Among renewables, only solar expands. Euro area moves further away from 2030 goals

After two and a half years of decline, CO₂ emissions in Italy rose again in the first half of 2025 (+1.3%), despite overall energy consumption remaining broadly stable (natural gas +6%, oil -2%, renewables -3%). This is one of the key findings of ENEA’s Quarterly Analysis of the Italian Energy System, which also highlights that electricity and gas prices remain among the highest in Europe and that the country’s energy transition is on a worsening trajectory, with the ISPRED index down by 25% year-on-year.

In the Italian market, average electricity prices (€120/MWh in the first half of 2025) were almost double those in Spain (€62/MWh) and France (€67/MWh). “This is weighing heavily on energy-intensive industries, whose production remains more than 10% below that of the overall manufacturing sector, itself already at long-term lows,” explains Francesco Gracceva, who coordinates the ENEA analysis.

Between January and June, renewable electricity generation fell sharply, with hydro (-20%) and wind (-12%) declines not offset by solar power (+23%), which continued to expand in line with new installed capacity (+3.3 GW).

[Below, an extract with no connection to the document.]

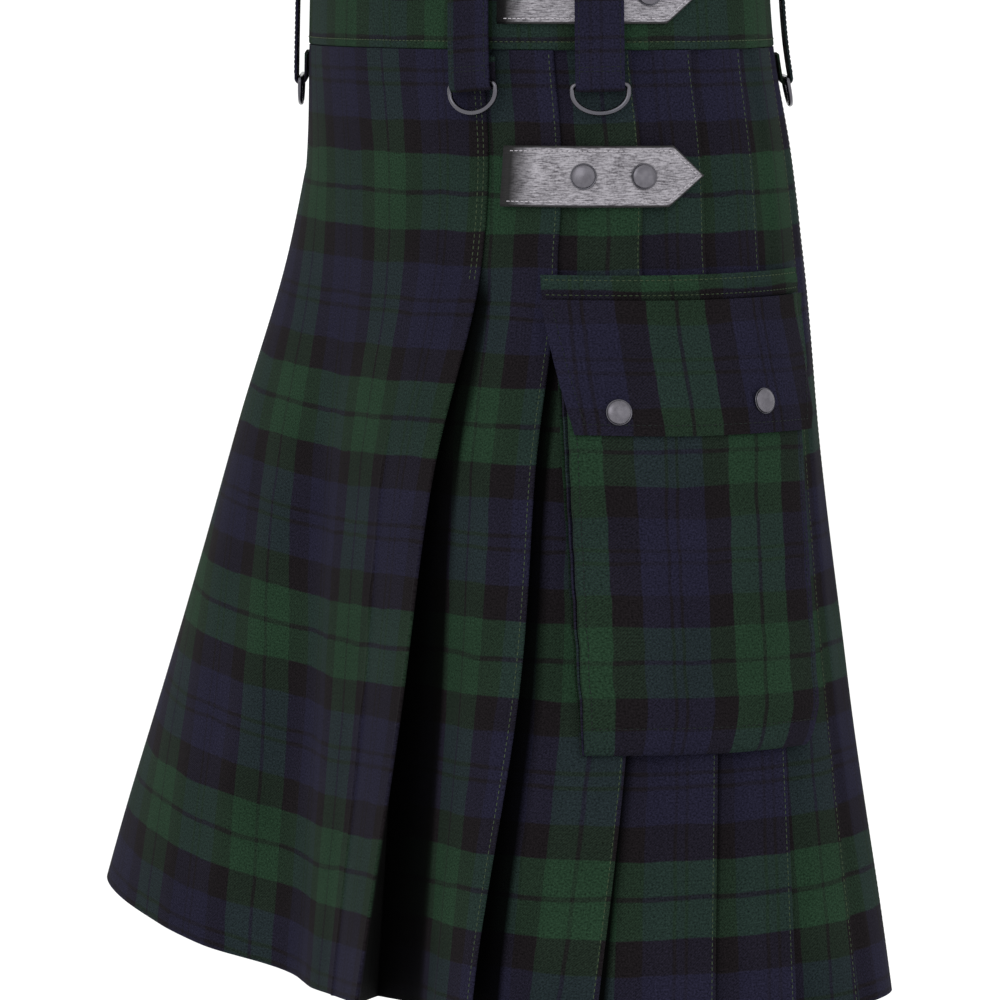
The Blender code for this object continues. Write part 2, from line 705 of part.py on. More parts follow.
def main():
    clear_scene()
    wool = material("tartan_wool", (0.02, 0.03, 0.03), 0.95)
    leather = material("grey_leather", (0.33, 0.31, 0.33), 0.45)
    metal = material("gunmetal", (0.22, 0.21, 0.22), 0.3, 1.0)
    waistband(wool)
    skirt(wool)
    loops_and_rings(wool, metal)
    welt(wool)
    bag(wool)
    flap(wool)
    straps_and_snaps(leather, metal)


main()
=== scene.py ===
"""Looks of a pleated tartan utility kilt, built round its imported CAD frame.

Frame: +Z up, the wearer faces -Y and their left is +X, metres. The origin is the centre of the
waistband's top edge. A place on the cloth is (down, around, out): the distance down the cloth
from that edge, the distance round from the centre front, positive on the wearer's left, and the
height above the body surface that SECTIONS describes. Each cloth piece is a thin closed shell on
that surface, with a UV map "sett" that counts tartan repeats and one named "weave" in metres.
"""

import math

import bpy
import numpy as np
from bpy.props import FloatProperty, PointerProperty, StringProperty
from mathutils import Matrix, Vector


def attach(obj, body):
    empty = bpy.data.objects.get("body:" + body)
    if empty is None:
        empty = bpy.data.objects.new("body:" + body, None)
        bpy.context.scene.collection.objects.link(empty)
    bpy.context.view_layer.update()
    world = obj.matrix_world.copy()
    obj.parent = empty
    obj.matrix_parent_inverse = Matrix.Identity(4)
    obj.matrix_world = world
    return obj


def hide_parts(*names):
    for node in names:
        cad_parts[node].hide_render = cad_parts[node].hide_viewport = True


bl_info = {
    "name": "Tartan utility kilt",
    "version": (1, 0, 0),
    "blender": (4, 5, 0),
    "location": "3D View > Sidebar > Kilt",
    "description": "Builds the kilt's cloth, leather, metal, stitching and studio",
    "category": "Object",
}

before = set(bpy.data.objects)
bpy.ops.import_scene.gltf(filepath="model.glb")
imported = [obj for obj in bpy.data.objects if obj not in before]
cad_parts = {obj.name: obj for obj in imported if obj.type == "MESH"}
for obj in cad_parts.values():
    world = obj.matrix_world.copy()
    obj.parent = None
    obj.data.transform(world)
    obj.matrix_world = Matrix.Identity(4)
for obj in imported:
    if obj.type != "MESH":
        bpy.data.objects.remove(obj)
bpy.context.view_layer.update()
KILT = "kilt"  # the body that all but the rings ride on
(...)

Higher gas demand was driven by the colder weather in early 2025, which boosted heating consumption.

A similar trend was seen across the euro area: gas consumption increased (+5%) due to the harsh winter, while renewables declined (-3%), with only solar growing strongly (+20%). Nuclear output also rose (+2%), reflecting higher French production. “Overall, energy consumption in the euro area is estimated to have remained stable, as have CO₂ emissions—clearly at odds with the 2030 target, which requires an average annual reduction of around 7%,” Gracceva notes.

In Italy, energy demand fell in transport (-1%, concentrated in Q1) but rose in the residential sector (+3%), driven by higher gas consumption for heating and stronger electricity demand in the tertiary sector. Overall, electricity demand increased only marginally (+0.4%), confirming the essentially stagnant pace of electrification in final consumption.

The deterioration of the ENEA ISPRED index is mainly due to the decarbonization dimension. “Over the next five years, CO₂ emissions will need to fall by around 6% annually, nearly double the pace observed over the past three years. At this rate, the 2030 target would not be achieved before 2035,” Gracceva warns.

On the energy security front, the gas system proved robust, supported by the commissioning of the new Ravenna LNG terminal, which in May and June made liquefied natural gas the country’s largest source of supply (35% of total), overtaking Algerian imports.

Meanwhile, in European electricity markets, zero or negative wholesale prices are occurring for an increasing share of hours—peaking in Spain at over six hours per day on average, reflecting excess generation from intermittent renewables, especially solar, and insufficient flexibility. “These dynamics are far less pronounced in Italy, where zero prices occurred in just 0.5% of hours in the South, underscoring the continuing central role of gas in setting wholesale prices”, Gracceva concludes.